Why does my homemade curry always separate?
Separation happens when you add liquid too quickly or cook on too high heat. Indian restaurants build curry slowly-browning onions first, then toasting spices, then reducing tomatoes. If you rush any step, the fat and water don’t emulsify. Let each layer cook down before adding the next. And always simmer uncovered to let steam escape.
Can I use flour or cornstarch to thicken curry?
You can, but it changes the texture and flavor. Flour makes curry cloudy and starchy. Cornstarch gives a glossy, slippery feel that’s not traditional. Indian kitchens avoid these because they mask the natural thickness from onions, nuts, and reduction. If you must use them, mix 1 teaspoon with cold water, stir into the curry, and simmer for 5 minutes. But it’s better to learn the real methods.
Is coconut milk the secret to thick curry?
No. Coconut milk adds creaminess, not thickness. Many Indian curries-especially North Indian ones-don’t use coconut at all. The thickness comes from reduced onions, tomatoes, and ground nuts. Coconut milk is often added at the end for flavor, not body. If you want thickness, focus on reducing the base, not adding more liquid.

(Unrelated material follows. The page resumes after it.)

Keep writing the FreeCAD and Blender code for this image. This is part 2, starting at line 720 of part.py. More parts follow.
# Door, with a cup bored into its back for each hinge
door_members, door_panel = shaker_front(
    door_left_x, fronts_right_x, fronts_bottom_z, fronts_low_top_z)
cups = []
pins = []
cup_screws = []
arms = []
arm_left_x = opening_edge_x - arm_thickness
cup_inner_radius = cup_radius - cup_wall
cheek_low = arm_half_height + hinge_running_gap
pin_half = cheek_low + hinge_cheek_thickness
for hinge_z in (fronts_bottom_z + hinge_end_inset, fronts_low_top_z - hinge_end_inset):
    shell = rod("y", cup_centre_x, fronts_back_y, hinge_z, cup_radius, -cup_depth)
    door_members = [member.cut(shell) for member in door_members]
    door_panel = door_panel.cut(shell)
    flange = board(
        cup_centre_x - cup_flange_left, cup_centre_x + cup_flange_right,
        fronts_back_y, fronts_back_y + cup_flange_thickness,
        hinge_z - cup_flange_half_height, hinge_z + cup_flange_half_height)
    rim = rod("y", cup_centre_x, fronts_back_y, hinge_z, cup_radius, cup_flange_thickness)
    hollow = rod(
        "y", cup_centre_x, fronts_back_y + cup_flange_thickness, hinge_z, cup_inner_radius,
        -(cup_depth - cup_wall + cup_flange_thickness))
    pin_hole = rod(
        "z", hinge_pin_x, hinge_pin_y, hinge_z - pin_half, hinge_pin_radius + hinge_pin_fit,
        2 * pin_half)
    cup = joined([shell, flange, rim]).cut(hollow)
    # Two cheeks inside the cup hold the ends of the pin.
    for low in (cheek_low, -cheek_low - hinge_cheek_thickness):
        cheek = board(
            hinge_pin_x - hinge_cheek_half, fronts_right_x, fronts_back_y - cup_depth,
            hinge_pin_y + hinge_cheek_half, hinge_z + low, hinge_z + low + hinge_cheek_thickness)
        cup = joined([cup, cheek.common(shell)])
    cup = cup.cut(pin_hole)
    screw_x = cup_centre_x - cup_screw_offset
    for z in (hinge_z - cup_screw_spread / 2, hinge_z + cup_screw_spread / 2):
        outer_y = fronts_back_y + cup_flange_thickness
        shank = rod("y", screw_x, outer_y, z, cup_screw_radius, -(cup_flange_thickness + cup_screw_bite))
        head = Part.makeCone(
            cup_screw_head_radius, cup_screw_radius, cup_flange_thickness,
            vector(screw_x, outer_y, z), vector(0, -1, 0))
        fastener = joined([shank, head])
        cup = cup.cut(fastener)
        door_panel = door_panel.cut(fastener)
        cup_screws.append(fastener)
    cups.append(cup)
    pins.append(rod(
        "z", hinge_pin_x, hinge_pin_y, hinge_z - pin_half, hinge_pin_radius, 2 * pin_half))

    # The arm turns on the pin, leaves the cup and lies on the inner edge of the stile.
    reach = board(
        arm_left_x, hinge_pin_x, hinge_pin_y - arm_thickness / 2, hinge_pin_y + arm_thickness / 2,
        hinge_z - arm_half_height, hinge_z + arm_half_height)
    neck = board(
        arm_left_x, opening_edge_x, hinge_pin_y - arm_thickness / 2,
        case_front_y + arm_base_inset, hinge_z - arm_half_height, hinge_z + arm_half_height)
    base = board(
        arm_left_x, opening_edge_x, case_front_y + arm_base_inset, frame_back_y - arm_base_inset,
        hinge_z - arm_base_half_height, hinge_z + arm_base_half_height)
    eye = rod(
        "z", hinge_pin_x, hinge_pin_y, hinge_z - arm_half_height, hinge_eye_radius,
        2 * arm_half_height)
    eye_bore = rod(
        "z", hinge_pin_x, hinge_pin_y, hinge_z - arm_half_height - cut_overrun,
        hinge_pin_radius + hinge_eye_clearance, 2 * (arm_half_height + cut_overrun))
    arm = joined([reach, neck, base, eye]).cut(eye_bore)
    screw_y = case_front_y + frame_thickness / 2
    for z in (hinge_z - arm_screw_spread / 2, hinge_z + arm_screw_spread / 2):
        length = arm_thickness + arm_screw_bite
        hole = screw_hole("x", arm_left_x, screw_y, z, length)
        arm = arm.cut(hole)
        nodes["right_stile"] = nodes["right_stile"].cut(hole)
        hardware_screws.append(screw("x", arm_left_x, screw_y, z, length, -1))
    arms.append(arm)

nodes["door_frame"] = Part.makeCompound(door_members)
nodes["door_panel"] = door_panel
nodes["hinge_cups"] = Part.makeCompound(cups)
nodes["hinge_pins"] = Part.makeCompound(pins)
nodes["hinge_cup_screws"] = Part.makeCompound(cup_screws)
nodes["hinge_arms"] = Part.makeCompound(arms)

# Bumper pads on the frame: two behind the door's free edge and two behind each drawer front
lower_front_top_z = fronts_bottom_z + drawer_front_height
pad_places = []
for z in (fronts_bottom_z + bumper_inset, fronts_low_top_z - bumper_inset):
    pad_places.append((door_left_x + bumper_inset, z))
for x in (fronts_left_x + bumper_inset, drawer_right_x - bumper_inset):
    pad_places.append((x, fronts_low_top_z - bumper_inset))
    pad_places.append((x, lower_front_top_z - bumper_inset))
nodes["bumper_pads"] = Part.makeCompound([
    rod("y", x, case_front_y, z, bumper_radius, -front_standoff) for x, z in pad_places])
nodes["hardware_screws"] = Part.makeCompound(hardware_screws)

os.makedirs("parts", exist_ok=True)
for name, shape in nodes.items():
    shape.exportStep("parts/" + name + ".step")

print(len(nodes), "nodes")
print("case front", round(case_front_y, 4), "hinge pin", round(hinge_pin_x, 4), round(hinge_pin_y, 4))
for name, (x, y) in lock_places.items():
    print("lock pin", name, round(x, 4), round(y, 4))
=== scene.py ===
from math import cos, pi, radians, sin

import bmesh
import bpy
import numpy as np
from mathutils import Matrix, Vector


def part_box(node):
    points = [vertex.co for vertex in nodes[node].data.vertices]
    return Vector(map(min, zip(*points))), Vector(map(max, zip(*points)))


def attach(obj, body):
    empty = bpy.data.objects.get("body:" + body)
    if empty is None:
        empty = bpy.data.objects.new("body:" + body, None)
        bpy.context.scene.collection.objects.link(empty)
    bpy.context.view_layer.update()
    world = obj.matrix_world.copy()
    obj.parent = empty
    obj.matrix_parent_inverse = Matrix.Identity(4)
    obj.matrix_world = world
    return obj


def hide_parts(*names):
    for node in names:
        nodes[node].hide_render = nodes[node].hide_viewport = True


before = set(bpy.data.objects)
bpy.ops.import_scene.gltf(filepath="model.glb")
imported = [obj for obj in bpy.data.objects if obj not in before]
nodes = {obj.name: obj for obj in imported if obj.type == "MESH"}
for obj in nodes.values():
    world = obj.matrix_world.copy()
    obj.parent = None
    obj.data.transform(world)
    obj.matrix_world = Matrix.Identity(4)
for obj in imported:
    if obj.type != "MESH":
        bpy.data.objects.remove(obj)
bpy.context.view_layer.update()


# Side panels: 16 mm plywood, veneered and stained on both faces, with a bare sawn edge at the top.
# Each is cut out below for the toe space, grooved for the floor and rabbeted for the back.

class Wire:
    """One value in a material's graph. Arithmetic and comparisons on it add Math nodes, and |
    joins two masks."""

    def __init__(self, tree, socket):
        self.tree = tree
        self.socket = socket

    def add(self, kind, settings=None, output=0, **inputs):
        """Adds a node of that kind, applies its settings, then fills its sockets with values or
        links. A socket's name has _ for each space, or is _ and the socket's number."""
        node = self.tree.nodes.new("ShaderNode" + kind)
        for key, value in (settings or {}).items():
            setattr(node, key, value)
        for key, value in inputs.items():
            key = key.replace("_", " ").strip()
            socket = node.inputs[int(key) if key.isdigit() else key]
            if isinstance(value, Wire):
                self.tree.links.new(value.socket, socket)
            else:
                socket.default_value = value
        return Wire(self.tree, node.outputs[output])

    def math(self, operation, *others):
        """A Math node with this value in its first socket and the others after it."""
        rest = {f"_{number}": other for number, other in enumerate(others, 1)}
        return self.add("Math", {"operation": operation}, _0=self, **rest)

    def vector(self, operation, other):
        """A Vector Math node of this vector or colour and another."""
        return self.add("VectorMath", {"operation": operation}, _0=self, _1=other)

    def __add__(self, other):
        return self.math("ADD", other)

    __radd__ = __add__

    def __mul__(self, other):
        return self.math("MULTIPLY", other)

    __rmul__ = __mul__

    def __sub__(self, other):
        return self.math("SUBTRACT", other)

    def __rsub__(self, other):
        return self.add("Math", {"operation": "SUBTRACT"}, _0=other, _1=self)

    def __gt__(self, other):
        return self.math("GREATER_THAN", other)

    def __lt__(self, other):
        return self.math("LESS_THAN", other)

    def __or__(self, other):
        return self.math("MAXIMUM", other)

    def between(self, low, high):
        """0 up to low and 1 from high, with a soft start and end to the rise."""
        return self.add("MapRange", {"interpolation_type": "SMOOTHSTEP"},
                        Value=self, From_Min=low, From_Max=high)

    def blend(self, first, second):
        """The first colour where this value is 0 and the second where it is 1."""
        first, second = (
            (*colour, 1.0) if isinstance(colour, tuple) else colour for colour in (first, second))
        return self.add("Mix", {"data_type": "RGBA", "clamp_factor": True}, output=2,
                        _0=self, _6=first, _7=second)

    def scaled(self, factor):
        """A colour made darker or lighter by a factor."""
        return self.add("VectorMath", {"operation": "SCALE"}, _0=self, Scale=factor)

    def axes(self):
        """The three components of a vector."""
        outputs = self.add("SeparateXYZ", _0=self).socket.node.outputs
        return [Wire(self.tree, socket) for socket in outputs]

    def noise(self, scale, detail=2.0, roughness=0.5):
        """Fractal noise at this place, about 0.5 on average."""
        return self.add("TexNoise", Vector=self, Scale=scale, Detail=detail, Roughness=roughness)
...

Why do restaurant curries taste richer even when they’re not spicy?
Because richness isn’t about heat. It’s about depth. Restaurant curries use slow-cooked onions, toasted spices, and nut pastes that create a layered flavor profile. Even mild curries taste full because every ingredient is cooked to release its oils and sugars. Spices add complexity, but thickness comes from technique-not chili powder.

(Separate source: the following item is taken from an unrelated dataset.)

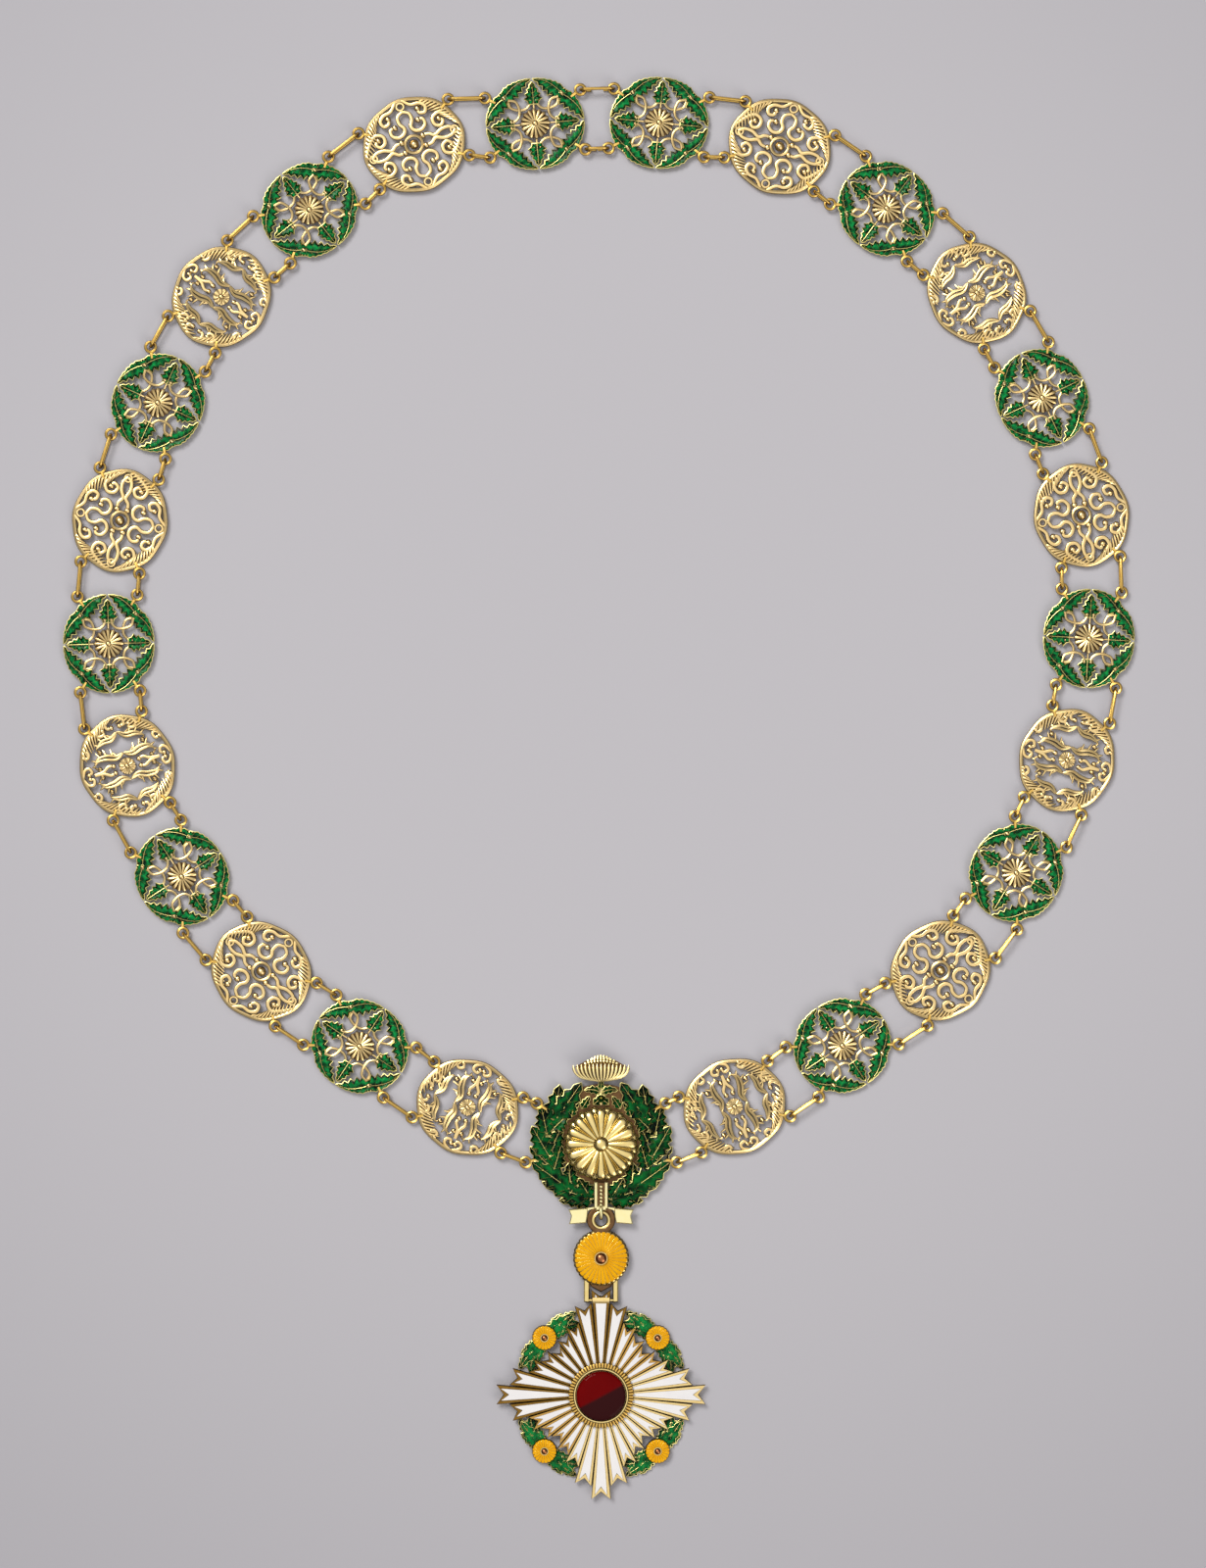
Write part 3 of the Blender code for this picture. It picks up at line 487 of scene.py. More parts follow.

Does simmering longer really make a difference?
Yes-dramatically. Simmering for 60-90 minutes lets the sauce reduce by 40-50%. That’s where the thickness comes from. At home, we cook for 20 minutes and wonder why it’s thin. Try simmering for an hour on low heat, uncovered. You’ll see the oil rise to the top and the sauce cling to the spoon. That’s the sign of a properly made curry.